You need to be in good standing with one or more AFM locals;
You need a high level of work ethic and professionalism, and play pretty much flawlessly;
Your level of personal maturity must be high such that you don't get into interpersonal conflicts with anyone, don't antagonize anyone by being overfriendly, and I'd keep my personal life and business life entirely separate;
Know what's important and what's not: your performance ability and business contacts are important; most everything else is secondary.
You can make a lot more money freelancing than getting stuck with a small orchestra contract, IMO, but you have to be first rate. Auditions are usually not the way these jobs are acquired, but rather, though experience and personal recommendation.
(10) How much training would it take to get into a professional orchestra? Like a good one, I mean? For a violinist? I've been playing piano since I was eight and started playing violin in 8th grade. Now I'm in 10th and I'm still in Orchestra, except that I'm as good as the kids that have been playing since elementary and all that jazz. How many years of additional training do I need? Should I hire a private teacher?
It's a good (great) question, though the number of years is really not the issue. And yes, you DEFINITELY need a good private teacher. You cannot progress to a professional level (in terms of orchestral playing) without one. You can't teach yourself technique and etudes and a ton of repertoire. You can't.
Your teacher will also help you professionally in terms of thinking about where to get an undergraduate degree in violin (a BM or perhaps BA). You need to start now thinking about where you want to go to school. You should find summer programs, supervised by the teachers (and students) you want to work with. You need to keep your grades up, get into a good practice routine, and listen to as much music as you can. Read books about musicians. Watch films about musicians.
I think it should be pointed out, however, that there are many, many job paths other than acquiring a position in a major orchestra. Please see: Discussion: Careers in Music.
(11) Is there any hope for me to have a career in music?

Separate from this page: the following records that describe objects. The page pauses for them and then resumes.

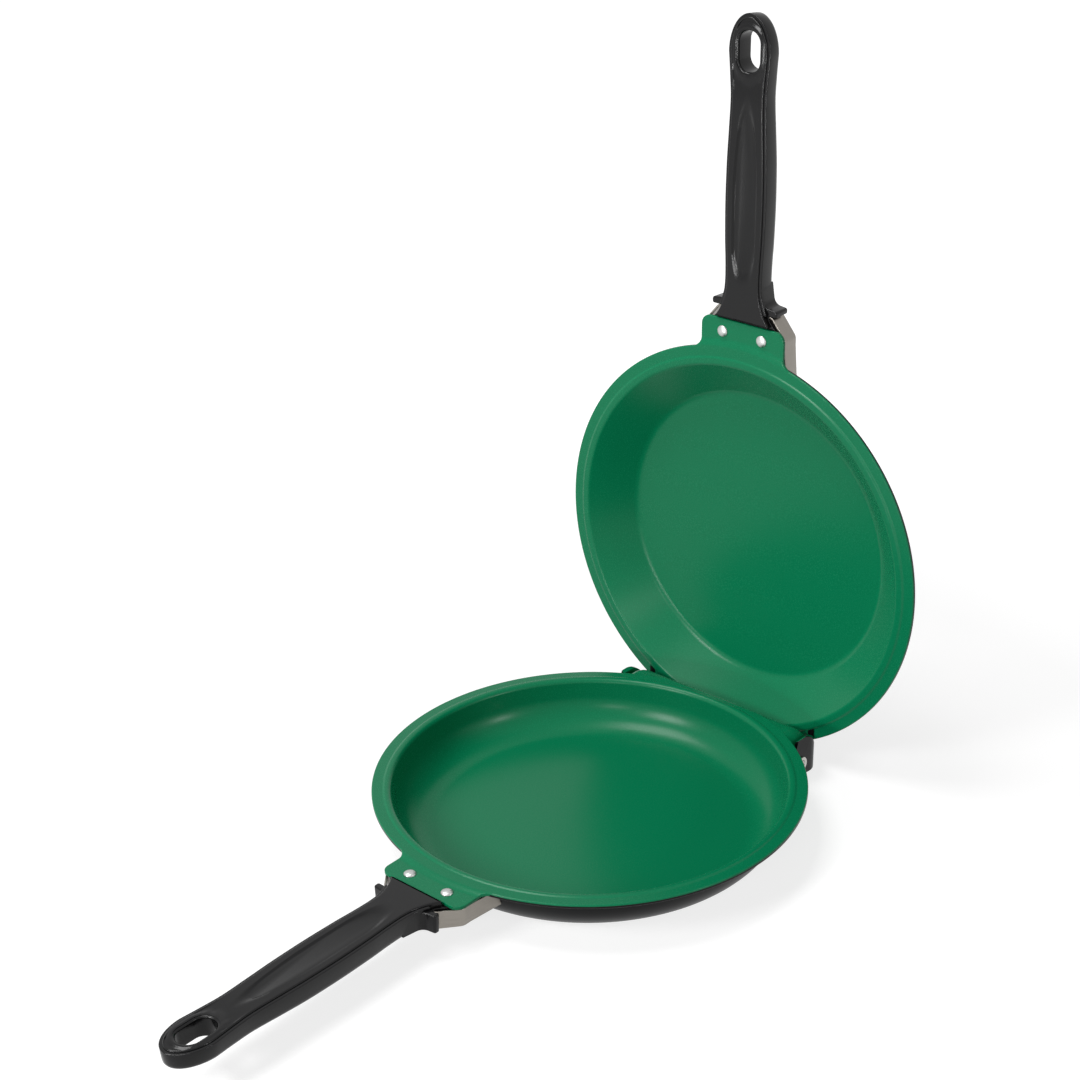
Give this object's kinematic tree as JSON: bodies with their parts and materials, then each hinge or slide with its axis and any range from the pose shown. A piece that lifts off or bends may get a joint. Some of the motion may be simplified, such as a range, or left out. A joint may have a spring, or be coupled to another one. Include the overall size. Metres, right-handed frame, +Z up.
{
  "type": "double sided flip pan",
  "caption": "Two round shallow pans hinged at the back to close face to face, each with a riveted lug, a steel strap and a long handle with a hanging hole.",
  "frame": {"origin": "middle of the flat base of the lower pan, on the surface it stands on", "axes": "+Z up, -Y towards the lower handle's end, +Y towards the hinge, X along the hinge pins"},
  "size_m": [0.25, 0.4829, 0.4476],
  "materials": {
    "coated_aluminium": "pressed aluminium, green non-stick coating inside, black coating outside",
    "phenolic": "moulded black phenolic with a satin face",
    "brushed_stainless": "brushed stainless strip",
    "brass": "turned brass",
    "aluminium_rivet": "bright headed aluminium",
    "steel_rivet": "nickel plated steel, rolled end",
    "zinc_steel": "zinc plated steel",
    "washer_steel": "stamped steel"
  },
  "bodies": {
    "lower_half": {"lower_pan": "coated_aluminium", "lower_handle": "phenolic", "lower_strap": "brushed_stainless", "lower_lug_rivets": "aluminium_rivet", "lower_rivet_washers": "washer_steel", "lower_strap_screw": "zinc_steel", "lower_handle_insert": "brass", "left_hinge_rivet": "steel_rivet", "right_hinge_rivet": "steel_rivet", "left_friction_washer": "washer_steel", "right_friction_washer": "washer_steel", "left_hinge_washer": "washer_steel", "right_hinge_washer": "washer_steel"},
    "upper_half": {"upper_pan": "coated_aluminium", "upper_handle": "phenolic", "upper_strap": "brushed_stainless", "upper_lug_rivets": "aluminium_rivet", "upper_rivet_washers": "washer_steel", "upper_strap_screw": "zinc_steel", "upper_handle_insert": "brass"}
  },
  "joints": [
    {"name": "pan_hinge", "type": "hinge", "parent": "lower_half", "child": "upper_half", "pos_m": [0, 0.114, 0.012], "axis": [1, 0, 0], "range_deg": [0, 91]}
  ]
}
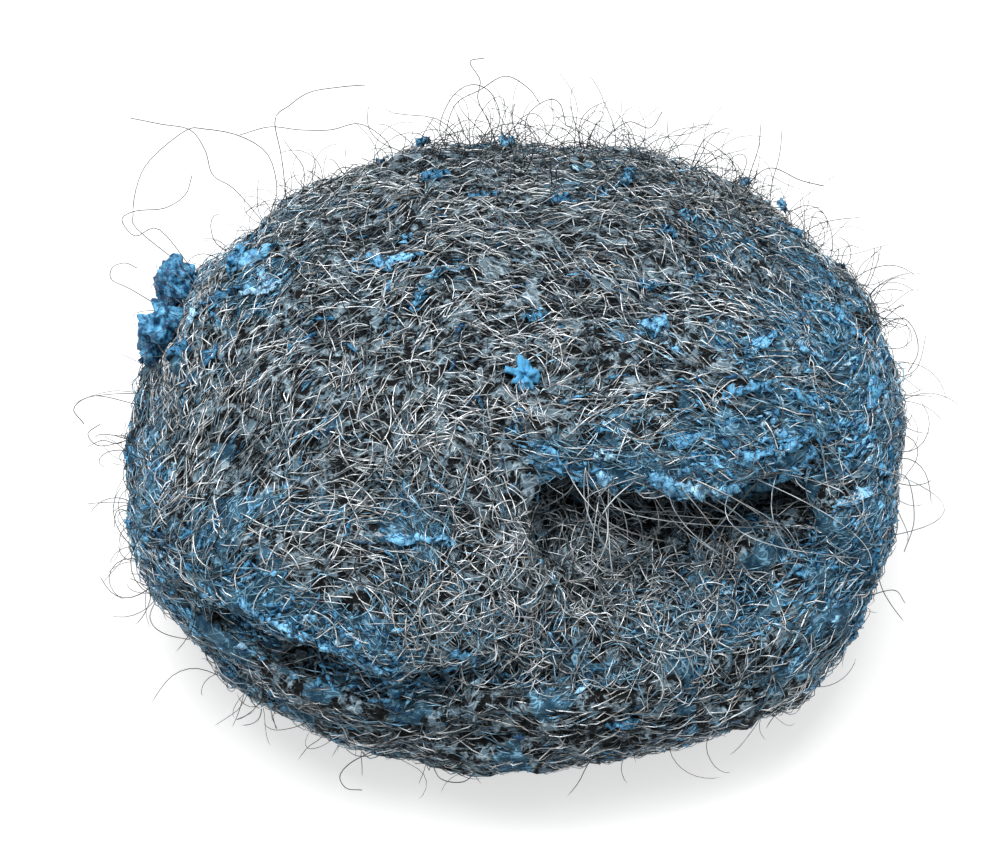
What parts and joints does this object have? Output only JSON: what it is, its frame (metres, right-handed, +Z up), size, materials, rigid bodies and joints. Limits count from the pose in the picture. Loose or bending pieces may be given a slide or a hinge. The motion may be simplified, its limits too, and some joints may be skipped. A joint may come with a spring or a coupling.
{
  "type": "steel wool bundle",
  "caption": "Oval scouring pad of fine steel wool, wound flat and folded over itself, with blue soap worked into it and an open fold at the front.",
  "frame": {"origin": "on the surface that the pad lies on, under the middle of its bounding box", "axes": "+X along the pad's long side, +Z up out of the surface it lies on, and the open fold faces -Y"},
  "size_m": [0.0752, 0.0661, 0.0358],
  "materials": {
    "steel_wool": "satin",
    "blue_soap": "matte"
  },
  "bodies": {
    "root": {"wool_pad": "steel_wool", "soap_lump_upper": "blue_soap", "soap_lump_lower": "blue_soap", "soap_bead_middle": "blue_soap"}
  },
  "joints": []
}
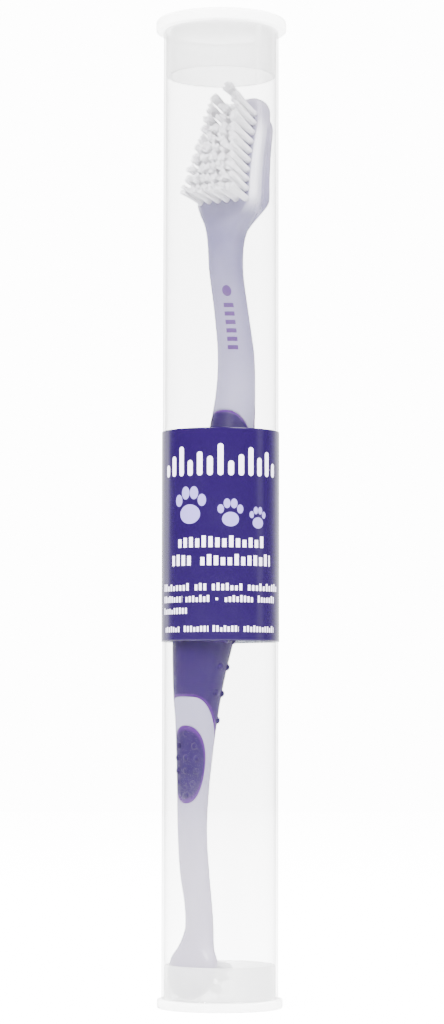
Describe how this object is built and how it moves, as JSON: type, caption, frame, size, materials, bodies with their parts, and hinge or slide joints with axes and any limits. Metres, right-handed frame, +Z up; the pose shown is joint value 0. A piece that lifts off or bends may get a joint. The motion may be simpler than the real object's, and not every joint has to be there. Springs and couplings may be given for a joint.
{
  "type": "pet toothbrush",
  "caption": "Double-ended pet toothbrush with a large and a small bristle head and a soft violet grip, standing in a clear storage tube with two frosted end plugs.",
  "frame": {"origin": "centre of the bottom plug's flat outer face, on which the object stands", "axes": "+Z up along the tube; +X to the right and -Y towards a viewer who sees the large head's bristles turned to the left; the bristle side faces 38 degrees to the left of -Y"},
  "size_m": [0.0288, 0.0288, 0.2171],
  "materials": {
    "lavender_plastic": "satin, slightly translucent",
    "violet_rubber": "satin soft rubber",
    "white_nylon": "fine bristles",
    "clear_plastic": "clear, glossy",
    "frosted_plastic": "frosted, translucent",
    "printed_film": "glossy printed film"
  },
  "bodies": {
    "bottom_plug": {"bottom_plug": "frosted_plastic"},
    "case": {"case_tube": "clear_plastic", "case_label": "printed_film"},
    "top_plug": {"top_plug": "frosted_plastic"},
    "toothbrush": {"handle_core": "lavender_plastic", "grip_sleeve": "violet_rubber", "thumb_pad": "violet_rubber", "tuft_large_1_1": "white_nylon", "tuft_large_1_2": "white_nylon", "tuft_large_1_3": "white_nylon", "tuft_large_1_4": "white_nylon", "tuft_large_1_5": "white_nylon", "tuft_large_1_6": "white_nylon", "tuft_large_2_1": "white_nylon", "tuft_large_2_2": "white_nylon", "tuft_large_2_3": "white_nylon", "tuft_large_2_4": "white_nylon", "tuft_large_2_5": "white_nylon", "tuft_large_2_6": "white_nylon", "tuft_large_3_1": "white_nylon", "tuft_large_3_2": "white_nylon", "tuft_large_3_3": "white_nylon", "tuft_large_3_4": "white_nylon", "tuft_large_3_5": "white_nylon", "tuft_large_4_1": "white_nylon", "tuft_large_4_2": "white_nylon", "tuft_large_4_3": "white_nylon", "tuft_large_4_4": "white_nylon", "tuft_large_4_5": "white_nylon", "tuft_large_5_1": "white_nylon", "tuft_large_5_2": "white_nylon", "tuft_large_5_3": "white_nylon", "tuft_large_5_4": "white_nylon", "tuft_large_5_5": "white_nylon", "tuft_large_6_1": "white_nylon", "tuft_large_6_2": "white_nylon", "tuft_large_6_3": "white_nylon", "tuft_large_6_4": "white_nylon", "tuft_large_7_1": "white_nylon", "tuft_large_7_2": "white_nylon", "tuft_large_7_3": "white_nylon", "tuft_large_7_4": "white_nylon", "tuft_large_8_1": "white_nylon", "tuft_large_8_2": "white_nylon", "tuft_large_8_3": "white_nylon", "tuft_large_9_1": "white_nylon", "tuft_large_9_2": "white_nylon", "tuft_large_9_3": "white_nylon", "tuft_large_10_1": "white_nylon", "tuft_large_10_2": "white_nylon", "tuft_large_11_1": "white_nylon", "tuft_small_1_1": "white_nylon", "tuft_small_1_2": "white_nylon", "tuft_small_1_3": "white_nylon", "tuft_small_1_4": "white_nylon", "tuft_small_2_1": "white_nylon", "tuft_small_2_2": "white_nylon", "tuft_small_2_3": "white_nylon", "tuft_small_3_1": "white_nylon", "tuft_small_3_2": "white_nylon"}
  },
  "joints": [
    {"name": "case_lift", "type": "slide", "parent": "bottom_plug", "child": "case", "axis": [0, 0, 1], "range_m": [0, 0.205]},
    {"name": "top_plug_pull", "type": "slide", "parent": "case", "child": "top_plug", "axis": [0, 0, 1], "range_m": [0, 0.03]},
    {"name": "toothbrush_play", "type": "slide", "parent": "bottom_plug", "child": "toothbrush", "axis": [0, 0, 1], "range_m": [0, 0.003]}
  ]
}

There is no way anyone could determine that but you; even successful professionals get negative feedback when they're starting out. You have to want it and be willing to stick with it through all the difficulties and disappointments that will inevitably come. You have to believe in yourself and be emotionally independent of the approval of others.
There is an often quoted remark by Carl Sagan:
But the fact that some geniuses were laughed at does not imply that all who are laughed at are geniuses. They laughed at Columbus, they laughed at Fulton, they laughed at the Wright Brothers. But they also laughed at Bozo the Clown.
I love that. If you look at the history of eminent people (in any field, not just music) there are frequent instances of people who believed in themselves and succeeded, despite immense difficulties. But at the same time, there are legions of people who fell by the wayside, and never fulfilled their dreams, no matter how passionately they wanted to. There are certainly no guarantees.
What I have experienced in a lifetime of playing in orchestras and playing in various gigs, and teaching, is that I know fully well that I'm not the best at anything, but that I would rather be at the margins of the thing I love, rather than give up and quit. When I think about being sensible or practical, I can live with it for a few hours, but then I become intensely unhappy.
I've played with Smoky Robinson, and hundreds of other artists, important and less than important, and I'm still learning, learning guitar and jazz and how to be a better conductor, better teacher. I guess I can quit when they throw my ashes to the wind. I say, if you love it, do it. But you have to have a love for it; if you do it for any other reason, it ain't gonna work.